Jones’ conversations with the Sundance elite ranged widely, touching on naked snow angels, grizzly bears, panic attacks and altitude sickness. But his punk sang-froid eventually succumbed to his inner movie geek.

“I loved you in ‘Fargo,’ ” Jonesy gushed to Buscemi.

Less talking,

more screaming

THE ‘80s Los Angeles punk scene was also represented at Sundance by a film screening out of competition in the festival’s “From the Collection” series. Director W.T. Morgan’s 1986 cinema verite cult classic, “X: The Unheard Music,” chronicles the ascent of the seminal Angeleno punk band X, using concert footage, montages of ‘50s advertisements and -- in deliberate avoidance of boilerplate documentary technique -- only a few talking-head interviews.

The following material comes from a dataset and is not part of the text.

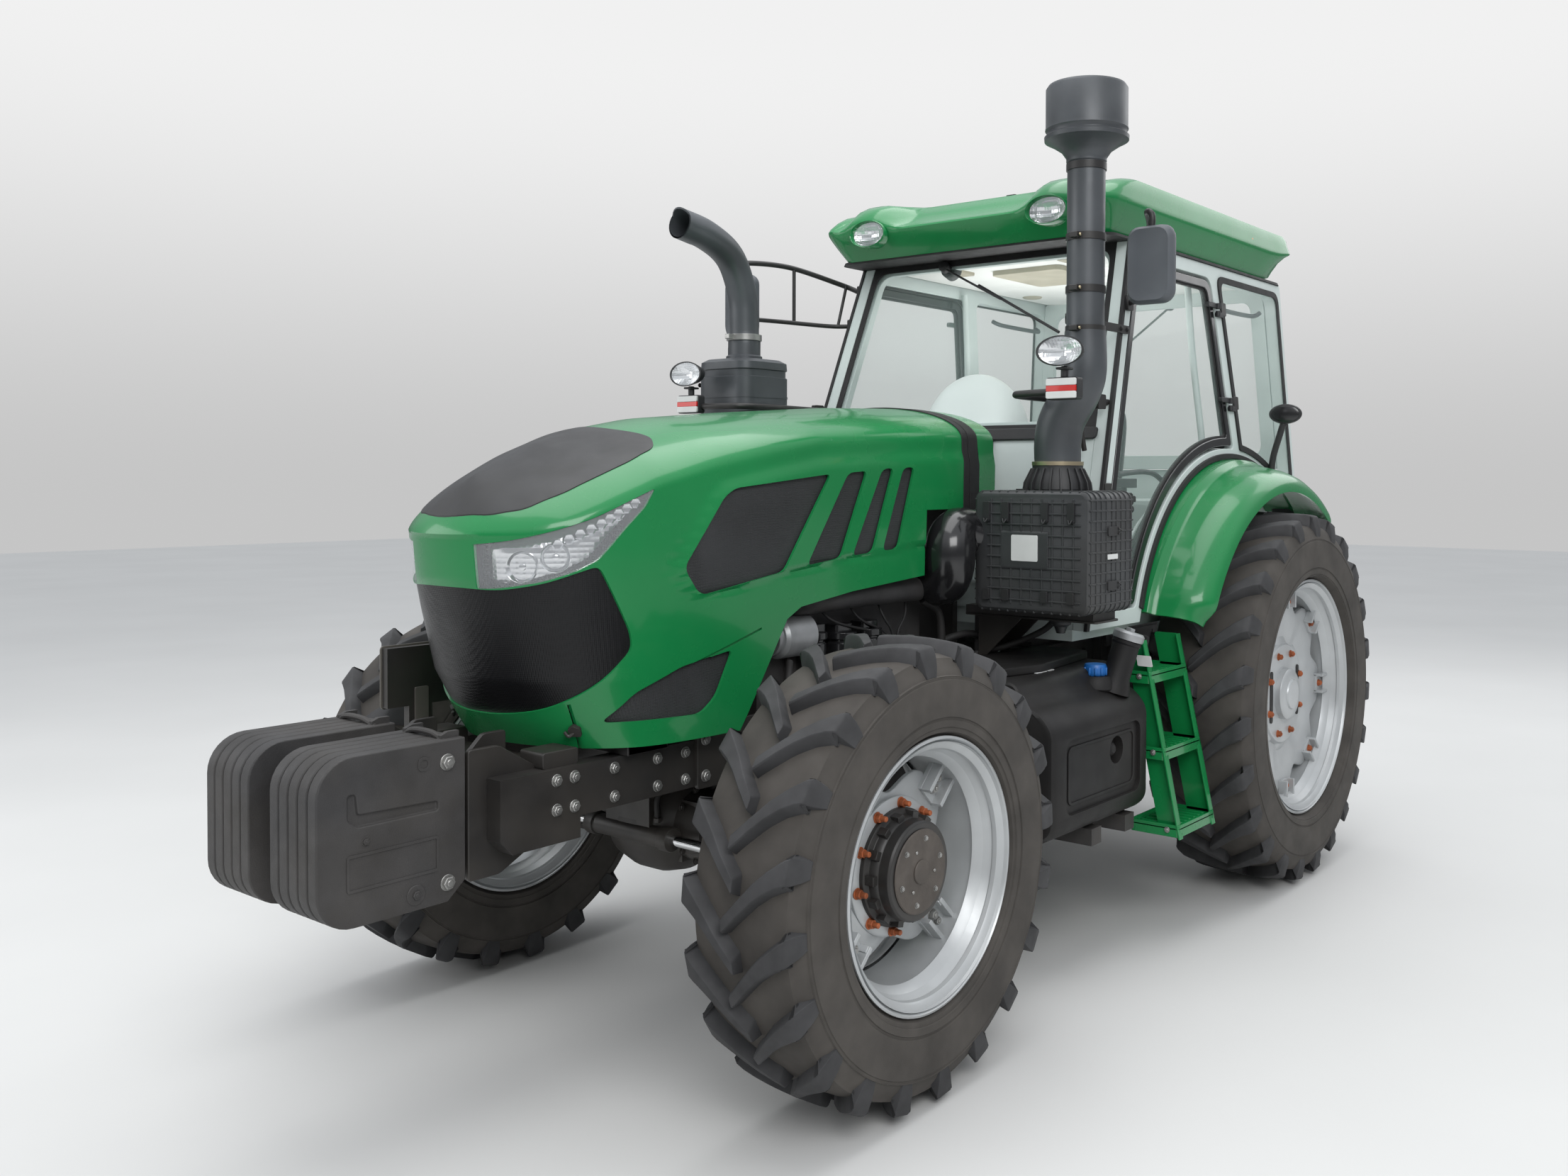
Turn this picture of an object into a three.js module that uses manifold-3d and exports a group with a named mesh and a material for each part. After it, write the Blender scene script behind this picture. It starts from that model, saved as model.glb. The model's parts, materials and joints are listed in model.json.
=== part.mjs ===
// Four-wheel-drive farm tractor with a closed cab, a tilting hood, front weights and a rear linkage.
// Millimetres, +X forward, +Y to the driver's left, +Z up. Shapes are drawn with x = 0 at the rear
// axle and z = 0 on the ground; the root group then puts the origin under the middle of the tractor.
import * as THREE from "three";
import { mergeVertices } from "three/addons/utils/BufferGeometryUtils.js";
import Module from "manifold-3d";

const wasm = await Module();
wasm.setup();

// ---- driving dimensions -------------------------------------------------------------------------

const GAP = 0.3; // between faces that rest on each other

const FRONT_END = 4065; // front face of the weights
const REAR_END = -1150; // ends of the lower links
const WHEELBASE = 2726;

const REAR_WHEEL = {
  radius: 800, track: 925, section: 225, tread: 205, rimHalf: 193, flange: 508, seat: 483, well: 445,
  disc: 70, discThick: 16, hubRadius: 150, hubFace: 85, shaft: 45, shaftIn: -216,
};
const FRONT_WHEEL = {
  radius: 650, track: 900, section: 185, tread: 168, rimHalf: 172, flange: 381, seat: 356, well: 322,
  disc: -6, discThick: 14, hubRadius: 142, hubFace: 122, shaft: 60, shaftIn: -28,
};
const WHEEL_SIDES = 24;

const KINGPIN_Y = 680;
const AXLE_Z = FRONT_WHEEL.radius;
const FRONT_BEAM = { half: 74, high: 84, casingLow: 112 };
const STEER_ARM = { back: 230, inward: 40, z: 552 };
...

For his part, Julien Temple has become English punk rock’s foremost filmographer; his credit list includes the two Sex Pistols documentaries, “The Great Rock ‘n’ Roll Swindle” (1980) and “The Filth and the Fury” (2000), which also premiered at Sundance.

So why return to the subject with “The Future Is Unwritten”?

“Punk has a ferocious honesty to it that still echoes down the decades,” Temple said. “The spirit of punk is saying, ‘Stand up for yourself. Question everything. Do it yourself. You have to fight to retain your soul.’ People still crave that spirit.”